TASK INPUTS →

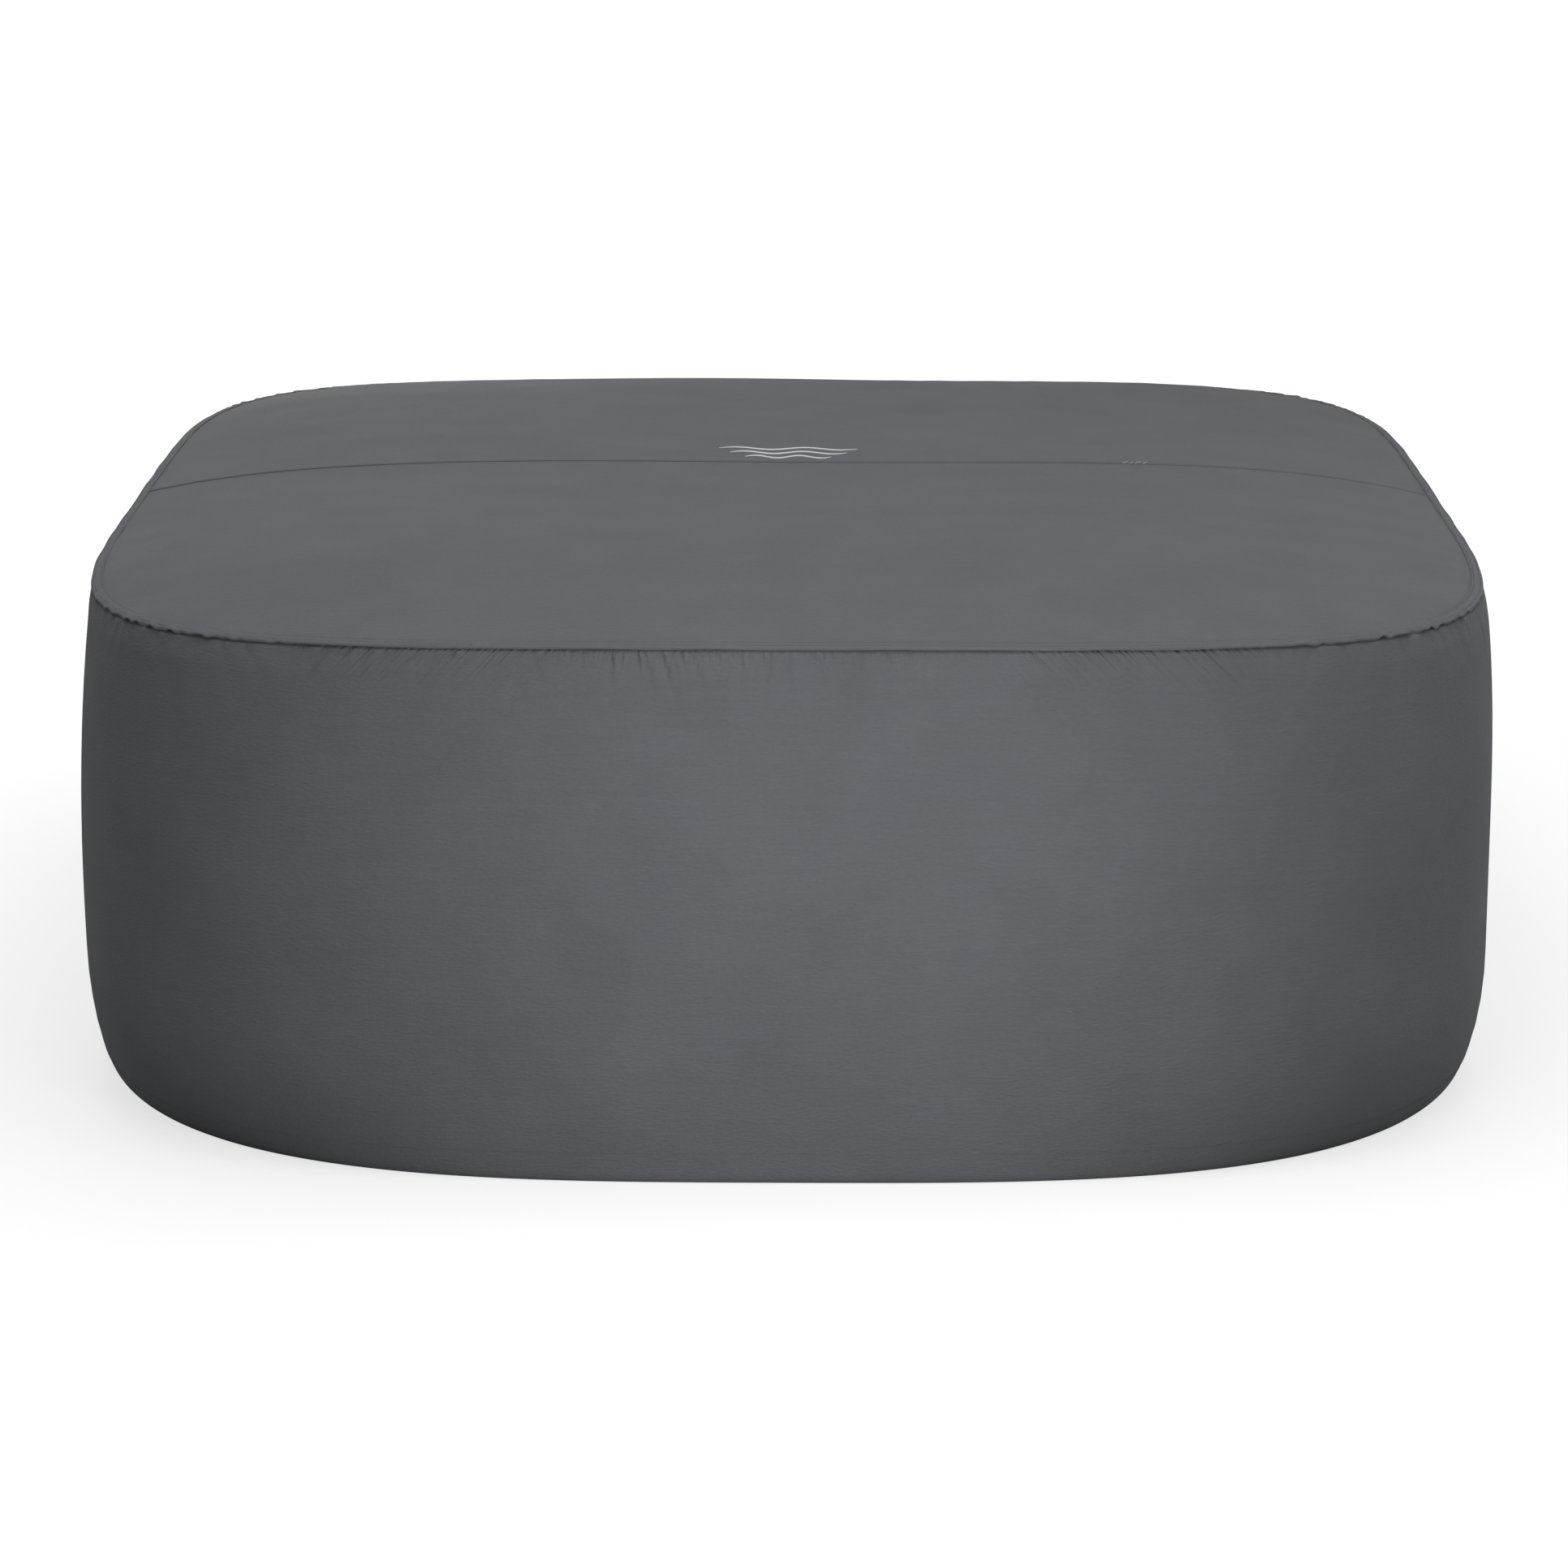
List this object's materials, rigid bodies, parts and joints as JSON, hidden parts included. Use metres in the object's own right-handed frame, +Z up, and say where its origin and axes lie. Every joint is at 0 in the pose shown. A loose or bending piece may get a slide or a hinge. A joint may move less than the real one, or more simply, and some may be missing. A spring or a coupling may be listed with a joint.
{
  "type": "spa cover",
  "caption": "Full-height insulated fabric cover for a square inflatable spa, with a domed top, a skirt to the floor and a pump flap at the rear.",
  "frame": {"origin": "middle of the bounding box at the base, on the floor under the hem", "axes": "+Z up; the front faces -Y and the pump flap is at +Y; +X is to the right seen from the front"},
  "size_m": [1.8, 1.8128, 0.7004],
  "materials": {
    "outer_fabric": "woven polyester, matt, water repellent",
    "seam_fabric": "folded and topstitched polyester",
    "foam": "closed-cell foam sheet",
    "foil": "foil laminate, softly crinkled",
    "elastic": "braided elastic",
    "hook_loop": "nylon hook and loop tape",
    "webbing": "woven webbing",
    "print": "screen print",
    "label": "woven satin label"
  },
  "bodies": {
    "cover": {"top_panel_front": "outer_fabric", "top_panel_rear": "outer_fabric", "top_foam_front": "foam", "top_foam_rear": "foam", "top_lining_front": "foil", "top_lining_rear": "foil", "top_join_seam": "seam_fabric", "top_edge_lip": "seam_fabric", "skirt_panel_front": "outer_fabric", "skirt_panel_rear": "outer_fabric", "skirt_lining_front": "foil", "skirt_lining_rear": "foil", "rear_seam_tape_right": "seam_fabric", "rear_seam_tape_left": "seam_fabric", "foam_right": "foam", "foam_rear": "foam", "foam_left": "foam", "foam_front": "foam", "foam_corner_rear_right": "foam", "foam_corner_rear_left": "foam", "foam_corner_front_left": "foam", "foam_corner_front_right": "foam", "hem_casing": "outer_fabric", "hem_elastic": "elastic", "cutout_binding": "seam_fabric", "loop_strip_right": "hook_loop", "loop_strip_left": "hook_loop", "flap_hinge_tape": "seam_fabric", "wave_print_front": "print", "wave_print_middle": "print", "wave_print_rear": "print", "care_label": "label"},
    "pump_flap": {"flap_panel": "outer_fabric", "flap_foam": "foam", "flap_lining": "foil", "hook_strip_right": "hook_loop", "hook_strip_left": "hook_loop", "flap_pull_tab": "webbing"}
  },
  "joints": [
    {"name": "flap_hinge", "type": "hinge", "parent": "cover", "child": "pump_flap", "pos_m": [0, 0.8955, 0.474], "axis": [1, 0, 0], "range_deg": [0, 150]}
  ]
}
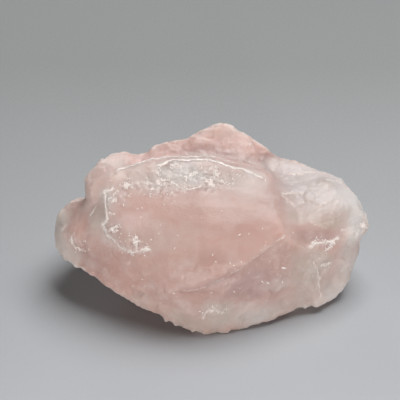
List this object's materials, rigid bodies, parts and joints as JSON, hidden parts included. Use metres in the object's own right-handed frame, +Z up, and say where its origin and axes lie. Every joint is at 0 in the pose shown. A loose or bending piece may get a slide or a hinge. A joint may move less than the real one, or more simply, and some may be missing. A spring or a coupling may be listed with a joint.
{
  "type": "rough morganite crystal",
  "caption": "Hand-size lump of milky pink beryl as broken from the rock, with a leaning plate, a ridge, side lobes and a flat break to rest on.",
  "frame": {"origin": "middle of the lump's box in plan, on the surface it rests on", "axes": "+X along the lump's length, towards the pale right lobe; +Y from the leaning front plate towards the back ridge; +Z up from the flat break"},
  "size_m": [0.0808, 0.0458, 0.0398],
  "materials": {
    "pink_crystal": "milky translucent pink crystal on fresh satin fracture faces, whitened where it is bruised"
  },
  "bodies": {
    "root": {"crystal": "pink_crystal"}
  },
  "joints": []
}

REQUIRED WORK →
Send back every record, precisely as written.

WRITTEN ANSWER →
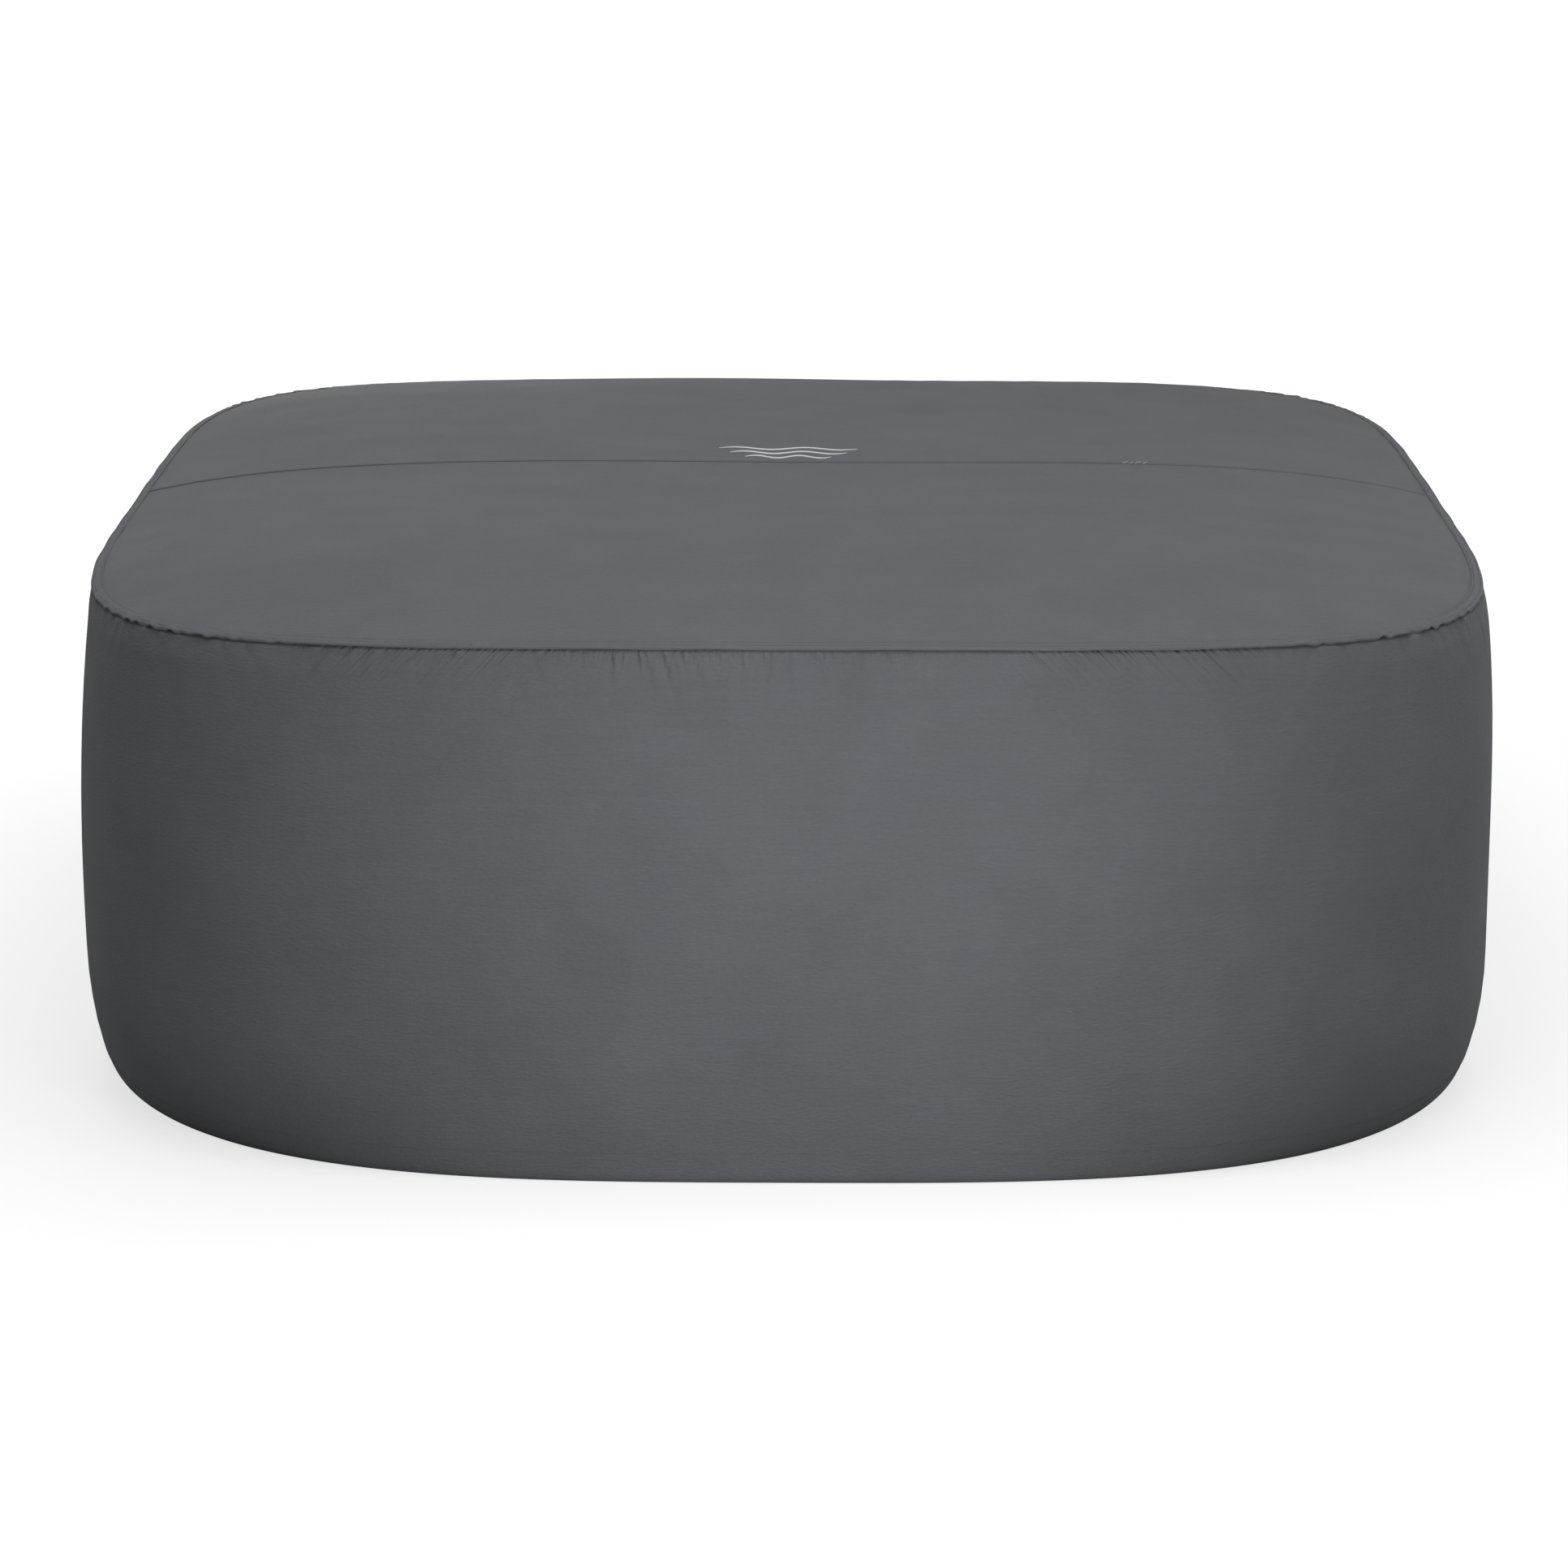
List this object's materials, rigid bodies, parts and joints as JSON, hidden parts included. Use metres in the object's own right-handed frame, +Z up, and say where its origin and axes lie. Every joint is at 0 in the pose shown. A loose or bending piece may get a slide or a hinge. A joint may move less than the real one, or more simply, and some may be missing. A spring or a coupling may be listed with a joint.
{
  "type": "spa cover",
  "caption": "Full-height insulated fabric cover for a square inflatable spa, with a domed top, a skirt to the floor and a pump flap at the rear.",
  "frame": {"origin": "middle of the bounding box at the base, on the floor under the hem", "axes": "+Z up; the front faces -Y and the pump flap is at +Y; +X is to the right seen from the front"},
  "size_m": [1.8, 1.8128, 0.7004],
  "materials": {
    "outer_fabric": "woven polyester, matt, water repellent",
    "seam_fabric": "folded and topstitched polyester",
    "foam": "closed-cell foam sheet",
    "foil": "foil laminate, softly crinkled",
    "elastic": "braided elastic",
    "hook_loop": "nylon hook and loop tape",
    "webbing": "woven webbing",
    "print": "screen print",
    "label": "woven satin label"
  },
  "bodies": {
    "cover": {"top_panel_front": "outer_fabric", "top_panel_rear": "outer_fabric", "top_foam_front": "foam", "top_foam_rear": "foam", "top_lining_front": "foil", "top_lining_rear": "foil", "top_join_seam": "seam_fabric", "top_edge_lip": "seam_fabric", "skirt_panel_front": "outer_fabric", "skirt_panel_rear": "outer_fabric", "skirt_lining_front": "foil", "skirt_lining_rear": "foil", "rear_seam_tape_right": "seam_fabric", "rear_seam_tape_left": "seam_fabric", "foam_right": "foam", "foam_rear": "foam", "foam_left": "foam", "foam_front": "foam", "foam_corner_rear_right": "foam", "foam_corner_rear_left": "foam", "foam_corner_front_left": "foam", "foam_corner_front_right": "foam", "hem_casing": "outer_fabric", "hem_elastic": "elastic", "cutout_binding": "seam_fabric", "loop_strip_right": "hook_loop", "loop_strip_left": "hook_loop", "flap_hinge_tape": "seam_fabric", "wave_print_front": "print", "wave_print_middle": "print", "wave_print_rear": "print", "care_label": "label"},
    "pump_flap": {"flap_panel": "outer_fabric", "flap_foam": "foam", "flap_lining": "foil", "hook_strip_right": "hook_loop", "hook_strip_left": "hook_loop", "flap_pull_tab": "webbing"}
  },
  "joints": [
    {"name": "flap_hinge", "type": "hinge", "parent": "cover", "child": "pump_flap", "pos_m": [0, 0.8955, 0.474], "axis": [1, 0, 0], "range_deg": [0, 150]}
  ]
}
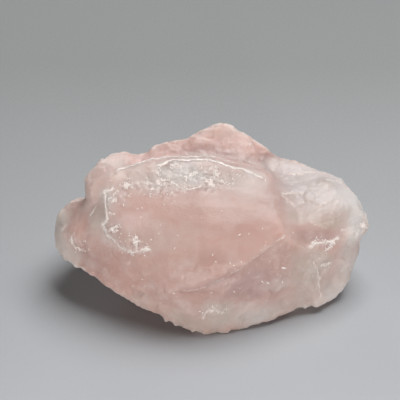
List this object's materials, rigid bodies, parts and joints as JSON, hidden parts included. Use metres in the object's own right-handed frame, +Z up, and say where its origin and axes lie. Every joint is at 0 in the pose shown. A loose or bending piece may get a slide or a hinge. A joint may move less than the real one, or more simply, and some may be missing. A spring or a coupling may be listed with a joint.
{
  "type": "rough morganite crystal",
  "caption": "Hand-size lump of milky pink beryl as broken from the rock, with a leaning plate, a ridge, side lobes and a flat break to rest on.",
  "frame": {"origin": "middle of the lump's box in plan, on the surface it rests on", "axes": "+X along the lump's length, towards the pale right lobe; +Y from the leaning front plate towards the back ridge; +Z up from the flat break"},
  "size_m": [0.0808, 0.0458, 0.0398],
  "materials": {
    "pink_crystal": "milky translucent pink crystal on fresh satin fracture faces, whitened where it is bruised"
  },
  "bodies": {
    "root": {"crystal": "pink_crystal"}
  },
  "joints": []
}